***** Input rows *****
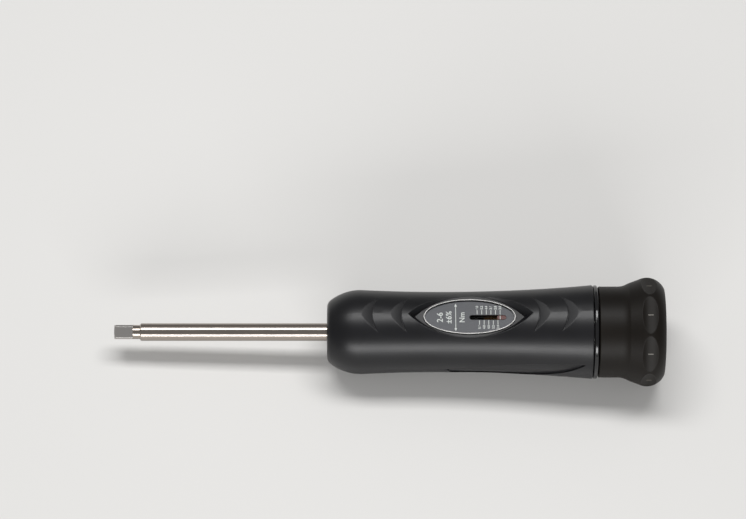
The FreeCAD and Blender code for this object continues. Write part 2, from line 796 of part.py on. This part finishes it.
*****
***** Input rows *****
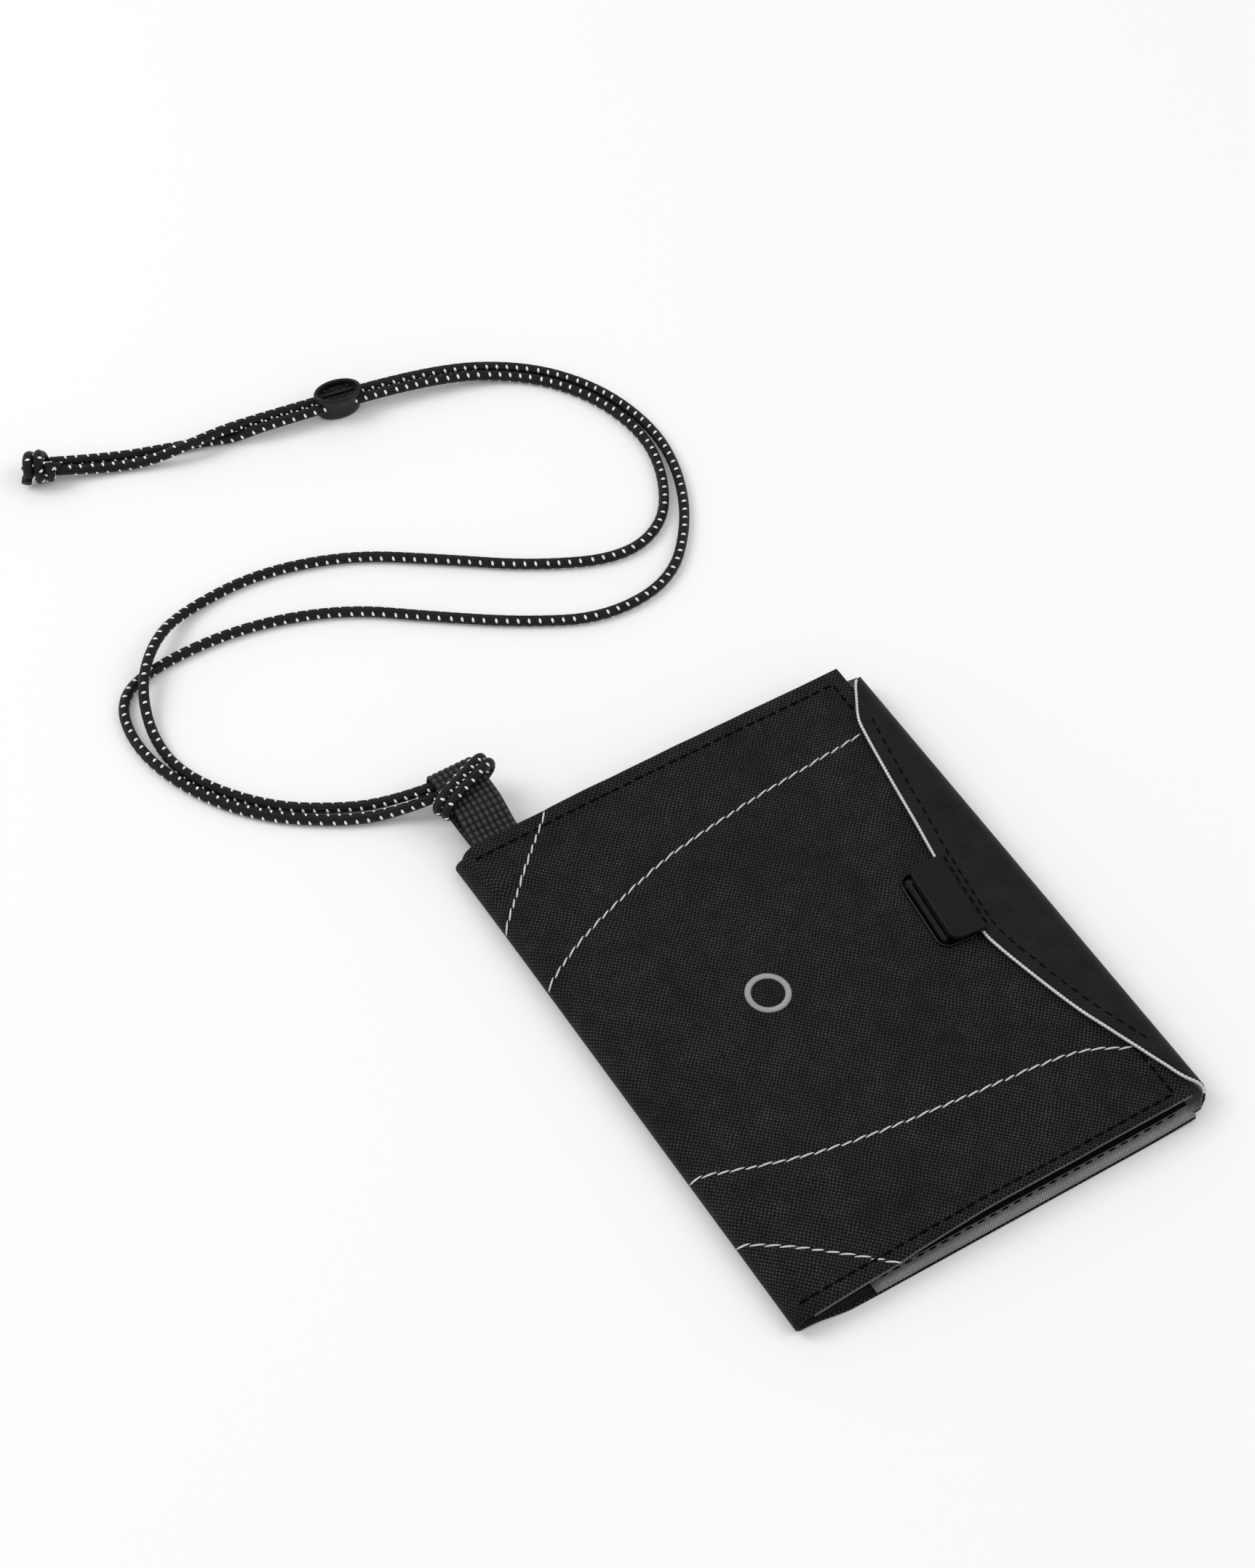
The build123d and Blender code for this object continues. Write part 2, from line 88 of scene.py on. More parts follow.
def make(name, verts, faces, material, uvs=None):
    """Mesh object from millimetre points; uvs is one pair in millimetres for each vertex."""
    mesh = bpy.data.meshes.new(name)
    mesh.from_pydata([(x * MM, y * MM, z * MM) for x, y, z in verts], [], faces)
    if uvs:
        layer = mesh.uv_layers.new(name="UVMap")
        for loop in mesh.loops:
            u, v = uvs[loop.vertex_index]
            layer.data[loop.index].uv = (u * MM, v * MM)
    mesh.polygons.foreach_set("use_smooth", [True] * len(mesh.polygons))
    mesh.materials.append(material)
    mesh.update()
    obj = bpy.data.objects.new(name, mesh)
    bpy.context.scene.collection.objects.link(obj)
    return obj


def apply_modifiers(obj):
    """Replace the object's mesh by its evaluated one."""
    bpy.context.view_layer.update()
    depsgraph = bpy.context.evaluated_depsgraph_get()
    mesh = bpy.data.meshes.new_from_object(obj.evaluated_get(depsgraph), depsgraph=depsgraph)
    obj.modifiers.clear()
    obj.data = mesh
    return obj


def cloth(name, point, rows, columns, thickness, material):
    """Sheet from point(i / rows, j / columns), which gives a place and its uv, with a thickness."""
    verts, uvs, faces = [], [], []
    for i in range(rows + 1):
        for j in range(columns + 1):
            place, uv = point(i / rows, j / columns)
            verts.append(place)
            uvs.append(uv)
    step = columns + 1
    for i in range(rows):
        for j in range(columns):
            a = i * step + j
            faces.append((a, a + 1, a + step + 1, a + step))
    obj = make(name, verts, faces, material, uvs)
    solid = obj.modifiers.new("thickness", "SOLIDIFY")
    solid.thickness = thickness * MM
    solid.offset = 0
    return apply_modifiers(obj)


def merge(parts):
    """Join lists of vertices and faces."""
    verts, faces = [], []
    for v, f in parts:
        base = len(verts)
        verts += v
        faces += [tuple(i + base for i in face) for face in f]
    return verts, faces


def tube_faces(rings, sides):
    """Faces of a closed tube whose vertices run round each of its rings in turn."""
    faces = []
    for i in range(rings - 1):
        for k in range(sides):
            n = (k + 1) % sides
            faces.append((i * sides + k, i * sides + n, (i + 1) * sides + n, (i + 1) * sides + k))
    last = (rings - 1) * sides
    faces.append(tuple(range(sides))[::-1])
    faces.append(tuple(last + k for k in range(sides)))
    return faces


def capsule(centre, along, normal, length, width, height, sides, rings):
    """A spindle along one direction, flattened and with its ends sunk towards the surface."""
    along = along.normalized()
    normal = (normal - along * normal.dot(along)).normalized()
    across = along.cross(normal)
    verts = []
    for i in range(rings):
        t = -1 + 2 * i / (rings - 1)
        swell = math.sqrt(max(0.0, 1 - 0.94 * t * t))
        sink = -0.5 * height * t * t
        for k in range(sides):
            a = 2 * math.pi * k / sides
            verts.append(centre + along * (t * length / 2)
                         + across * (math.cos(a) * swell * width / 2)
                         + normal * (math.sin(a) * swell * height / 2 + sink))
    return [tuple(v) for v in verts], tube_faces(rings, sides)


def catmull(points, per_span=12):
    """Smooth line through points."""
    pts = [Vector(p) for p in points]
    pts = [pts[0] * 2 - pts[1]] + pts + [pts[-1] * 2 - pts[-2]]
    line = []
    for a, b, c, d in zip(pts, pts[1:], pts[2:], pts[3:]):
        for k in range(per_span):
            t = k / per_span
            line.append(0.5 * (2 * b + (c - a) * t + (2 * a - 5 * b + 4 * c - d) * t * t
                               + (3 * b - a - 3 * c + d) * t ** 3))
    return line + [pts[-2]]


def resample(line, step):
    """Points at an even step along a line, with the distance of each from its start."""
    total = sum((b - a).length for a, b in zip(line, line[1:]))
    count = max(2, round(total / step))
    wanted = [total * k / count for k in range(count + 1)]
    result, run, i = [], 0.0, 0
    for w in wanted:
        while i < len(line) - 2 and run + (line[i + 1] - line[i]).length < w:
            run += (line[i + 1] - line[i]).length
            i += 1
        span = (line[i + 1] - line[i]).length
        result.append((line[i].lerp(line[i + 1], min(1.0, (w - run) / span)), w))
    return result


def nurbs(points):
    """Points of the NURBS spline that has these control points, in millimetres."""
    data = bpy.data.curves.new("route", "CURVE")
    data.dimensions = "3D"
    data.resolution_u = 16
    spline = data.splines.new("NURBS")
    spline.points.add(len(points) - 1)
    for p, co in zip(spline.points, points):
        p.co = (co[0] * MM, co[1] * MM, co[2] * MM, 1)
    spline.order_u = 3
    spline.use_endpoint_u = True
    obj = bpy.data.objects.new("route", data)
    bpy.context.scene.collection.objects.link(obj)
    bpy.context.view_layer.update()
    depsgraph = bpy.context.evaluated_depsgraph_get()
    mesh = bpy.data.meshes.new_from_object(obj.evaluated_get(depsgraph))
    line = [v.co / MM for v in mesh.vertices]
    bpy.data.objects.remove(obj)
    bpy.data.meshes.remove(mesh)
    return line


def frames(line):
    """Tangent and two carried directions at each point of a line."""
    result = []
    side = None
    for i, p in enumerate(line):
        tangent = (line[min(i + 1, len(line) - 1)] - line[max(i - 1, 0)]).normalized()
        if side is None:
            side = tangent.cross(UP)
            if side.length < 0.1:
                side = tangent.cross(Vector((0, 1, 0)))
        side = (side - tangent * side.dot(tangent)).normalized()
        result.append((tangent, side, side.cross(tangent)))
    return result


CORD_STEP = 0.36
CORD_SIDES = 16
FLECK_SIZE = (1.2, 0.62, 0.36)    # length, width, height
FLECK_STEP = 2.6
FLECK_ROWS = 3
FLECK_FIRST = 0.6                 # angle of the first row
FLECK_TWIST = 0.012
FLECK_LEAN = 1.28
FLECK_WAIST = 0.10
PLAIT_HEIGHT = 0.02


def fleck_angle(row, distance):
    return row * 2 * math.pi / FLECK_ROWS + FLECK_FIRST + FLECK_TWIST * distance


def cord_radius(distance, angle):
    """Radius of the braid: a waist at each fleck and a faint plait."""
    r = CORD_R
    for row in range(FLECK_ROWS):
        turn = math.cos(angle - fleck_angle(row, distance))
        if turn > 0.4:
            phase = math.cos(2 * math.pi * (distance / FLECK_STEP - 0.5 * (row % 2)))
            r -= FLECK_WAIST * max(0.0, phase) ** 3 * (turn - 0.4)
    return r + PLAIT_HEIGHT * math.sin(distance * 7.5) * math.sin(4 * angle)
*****
What the task requires
Find the word "code" in the entries, and copy every line it shows up in.

The answer
The FreeCAD and Blender code for this object continues. Write part 2, from line 796 of part.py on. This part finishes it.
The build123d and Blender code for this object continues. Write part 2, from line 88 of scene.py on. More parts follow.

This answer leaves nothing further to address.